= The exercise =
Copy each line exactly. Leave nothing out.

= Task input =

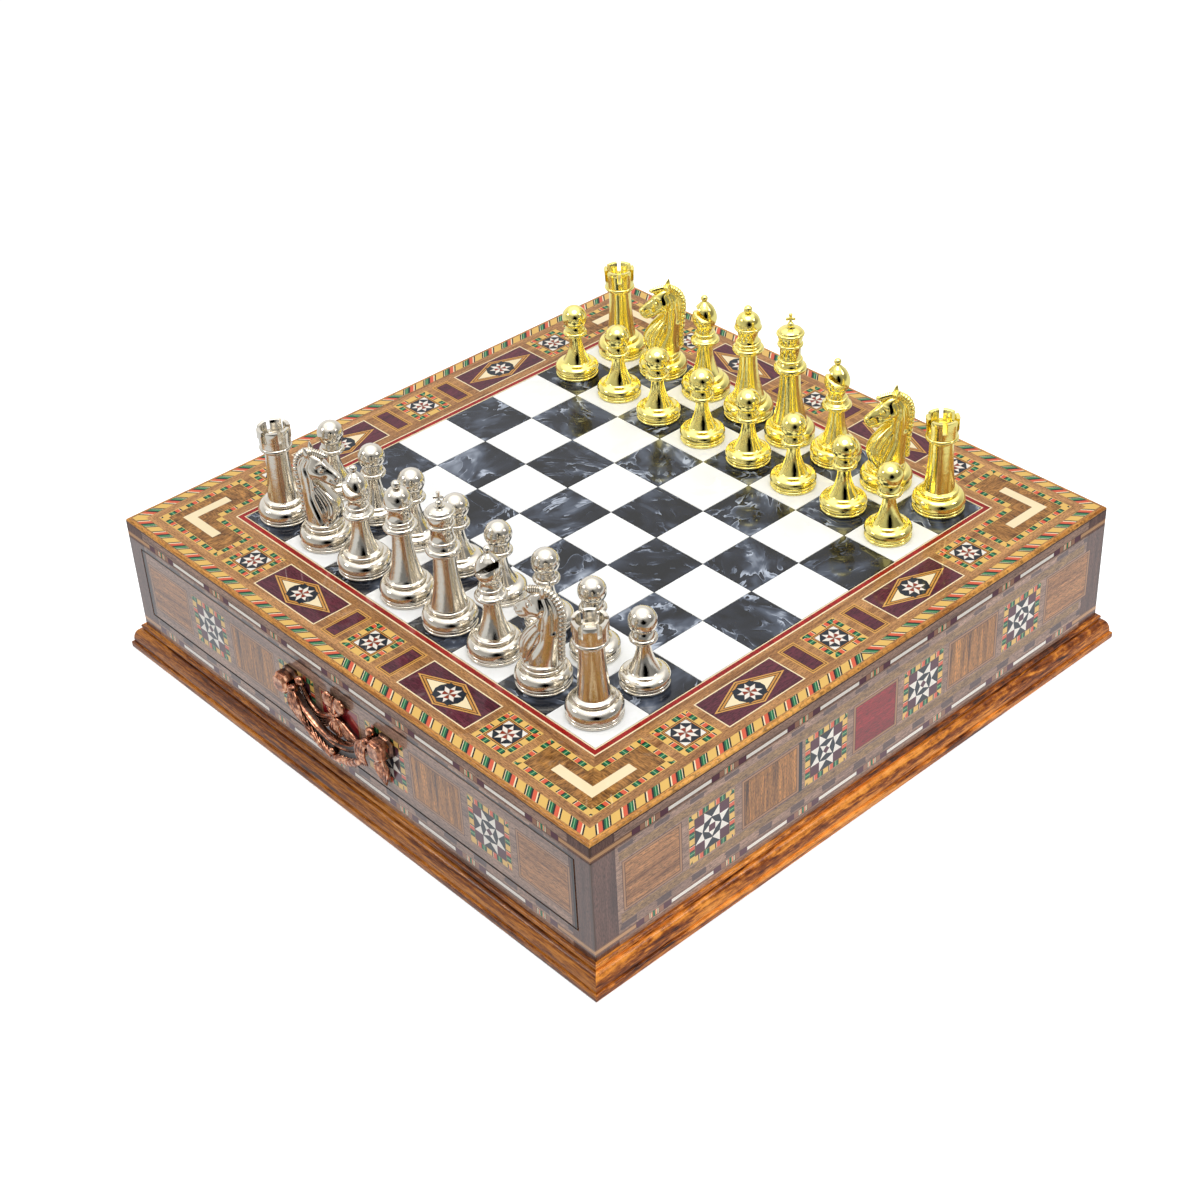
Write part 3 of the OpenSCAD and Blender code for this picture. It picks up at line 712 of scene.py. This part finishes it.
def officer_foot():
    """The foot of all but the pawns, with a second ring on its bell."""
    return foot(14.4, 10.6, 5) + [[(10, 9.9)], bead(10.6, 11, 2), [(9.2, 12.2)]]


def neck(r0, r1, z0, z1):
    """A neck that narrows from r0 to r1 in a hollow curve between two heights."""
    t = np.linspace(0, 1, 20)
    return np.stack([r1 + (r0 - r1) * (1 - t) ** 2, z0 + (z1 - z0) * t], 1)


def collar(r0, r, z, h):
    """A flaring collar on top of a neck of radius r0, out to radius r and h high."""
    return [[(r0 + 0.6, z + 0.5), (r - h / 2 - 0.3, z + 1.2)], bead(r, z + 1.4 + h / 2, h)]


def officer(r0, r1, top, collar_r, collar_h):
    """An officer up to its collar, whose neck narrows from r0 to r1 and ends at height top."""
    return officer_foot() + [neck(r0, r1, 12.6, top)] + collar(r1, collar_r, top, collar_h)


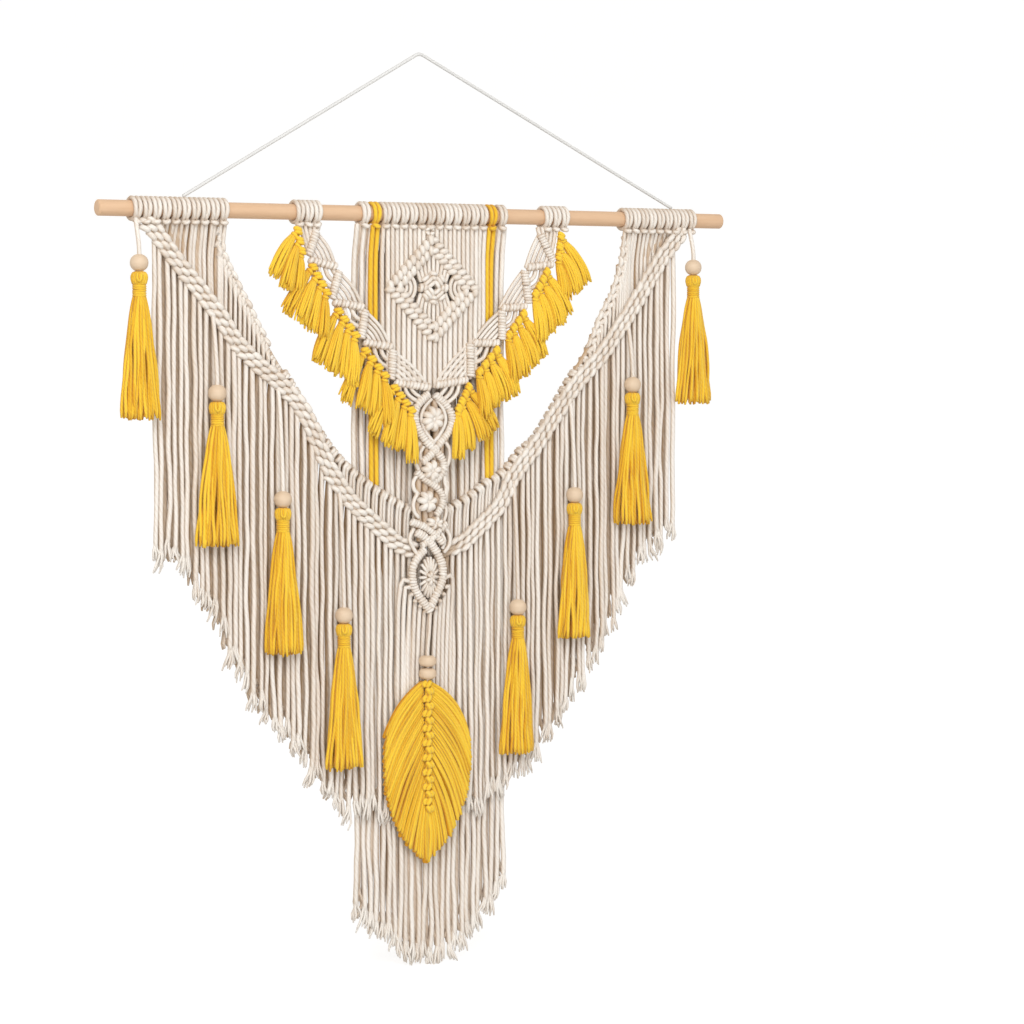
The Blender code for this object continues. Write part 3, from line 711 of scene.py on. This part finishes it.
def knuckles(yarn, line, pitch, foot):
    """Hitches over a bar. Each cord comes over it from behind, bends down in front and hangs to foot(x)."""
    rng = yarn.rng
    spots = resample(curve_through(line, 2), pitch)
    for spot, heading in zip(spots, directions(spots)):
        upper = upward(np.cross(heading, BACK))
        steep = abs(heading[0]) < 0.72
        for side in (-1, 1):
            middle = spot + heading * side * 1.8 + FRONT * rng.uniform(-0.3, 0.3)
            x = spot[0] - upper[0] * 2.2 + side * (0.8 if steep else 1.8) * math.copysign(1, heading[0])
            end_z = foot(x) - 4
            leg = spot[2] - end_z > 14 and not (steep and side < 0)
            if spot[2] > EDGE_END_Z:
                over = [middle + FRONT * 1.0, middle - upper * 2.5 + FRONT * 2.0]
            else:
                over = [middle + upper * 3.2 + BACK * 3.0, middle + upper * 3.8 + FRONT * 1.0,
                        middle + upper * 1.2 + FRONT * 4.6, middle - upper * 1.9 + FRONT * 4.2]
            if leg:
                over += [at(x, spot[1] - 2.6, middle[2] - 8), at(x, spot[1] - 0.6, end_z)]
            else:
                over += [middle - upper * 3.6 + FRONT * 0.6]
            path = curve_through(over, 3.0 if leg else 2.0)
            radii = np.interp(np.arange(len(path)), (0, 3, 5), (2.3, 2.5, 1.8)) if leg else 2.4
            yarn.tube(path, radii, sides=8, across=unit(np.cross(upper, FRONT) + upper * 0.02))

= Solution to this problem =
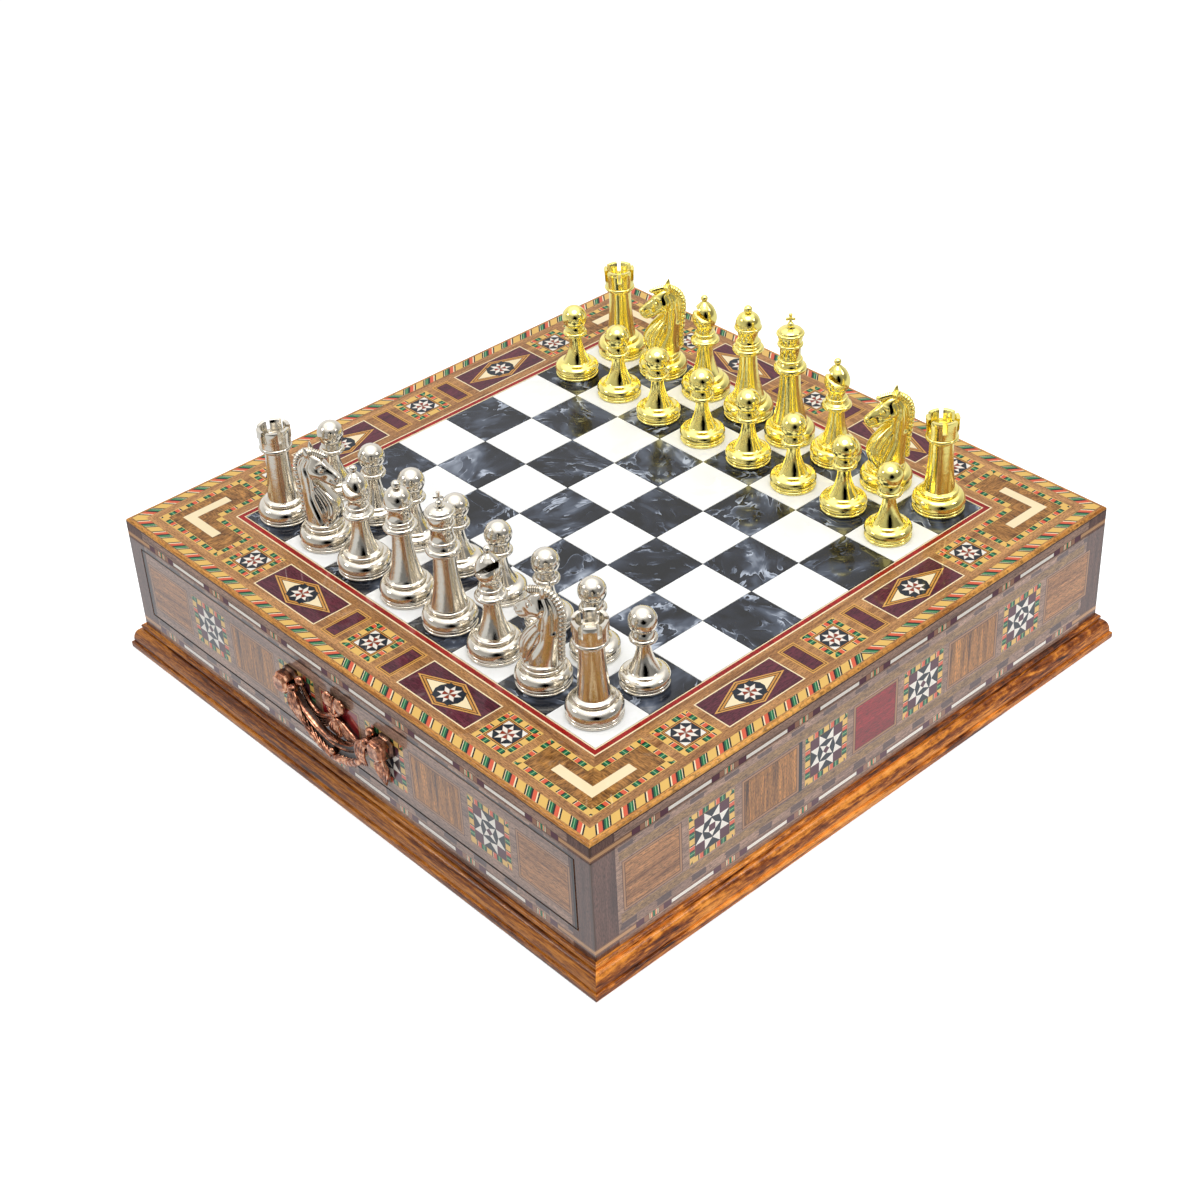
Write part 3 of the OpenSCAD and Blender code for this picture. It picks up at line 712 of scene.py. This part finishes it.
def officer_foot():
    """The foot of all but the pawns, with a second ring on its bell."""
    return foot(14.4, 10.6, 5) + [[(10, 9.9)], bead(10.6, 11, 2), [(9.2, 12.2)]]


def neck(r0, r1, z0, z1):
    """A neck that narrows from r0 to r1 in a hollow curve between two heights."""
    t = np.linspace(0, 1, 20)
    return np.stack([r1 + (r0 - r1) * (1 - t) ** 2, z0 + (z1 - z0) * t], 1)


def collar(r0, r, z, h):
    """A flaring collar on top of a neck of radius r0, out to radius r and h high."""
    return [[(r0 + 0.6, z + 0.5), (r - h / 2 - 0.3, z + 1.2)], bead(r, z + 1.4 + h / 2, h)]


def officer(r0, r1, top, collar_r, collar_h):
    """An officer up to its collar, whose neck narrows from r0 to r1 and ends at height top."""
    return officer_foot() + [neck(r0, r1, 12.6, top)] + collar(r1, collar_r, top, collar_h)


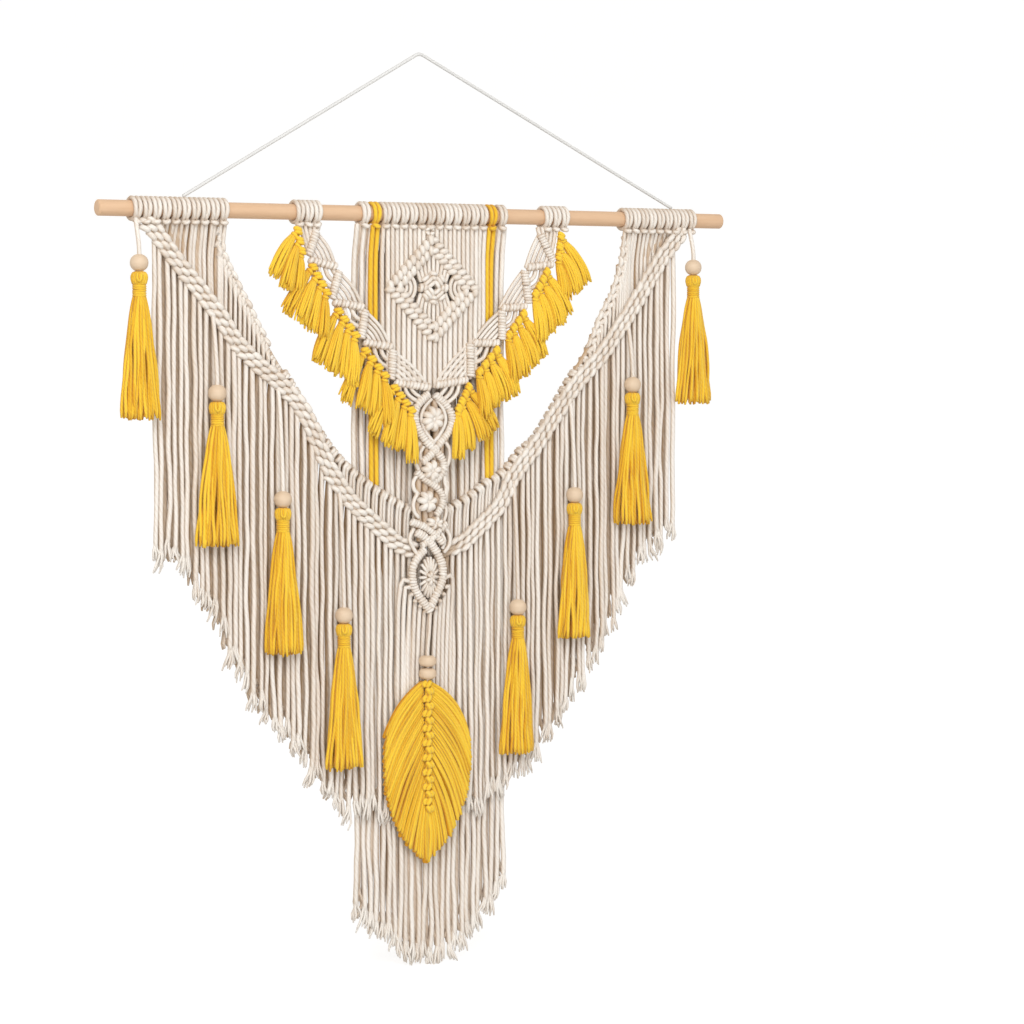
The Blender code for this object continues. Write part 3, from line 711 of scene.py on. This part finishes it.
def knuckles(yarn, line, pitch, foot):
    """Hitches over a bar. Each cord comes over it from behind, bends down in front and hangs to foot(x)."""
    rng = yarn.rng
    spots = resample(curve_through(line, 2), pitch)
    for spot, heading in zip(spots, directions(spots)):
        upper = upward(np.cross(heading, BACK))
        steep = abs(heading[0]) < 0.72
        for side in (-1, 1):
            middle = spot + heading * side * 1.8 + FRONT * rng.uniform(-0.3, 0.3)
            x = spot[0] - upper[0] * 2.2 + side * (0.8 if steep else 1.8) * math.copysign(1, heading[0])
            end_z = foot(x) - 4
            leg = spot[2] - end_z > 14 and not (steep and side < 0)
            if spot[2] > EDGE_END_Z:
                over = [middle + FRONT * 1.0, middle - upper * 2.5 + FRONT * 2.0]
            else:
                over = [middle + upper * 3.2 + BACK * 3.0, middle + upper * 3.8 + FRONT * 1.0,
                        middle + upper * 1.2 + FRONT * 4.6, middle - upper * 1.9 + FRONT * 4.2]
            if leg:
                over += [at(x, spot[1] - 2.6, middle[2] - 8), at(x, spot[1] - 0.6, end_z)]
            else:
                over += [middle - upper * 3.6 + FRONT * 0.6]
            path = curve_through(over, 3.0 if leg else 2.0)
            radii = np.interp(np.arange(len(path)), (0, 3, 5), (2.3, 2.5, 1.8)) if leg else 2.4
            yarn.tube(path, radii, sides=8, across=unit(np.cross(upper, FRONT) + upper * 0.02))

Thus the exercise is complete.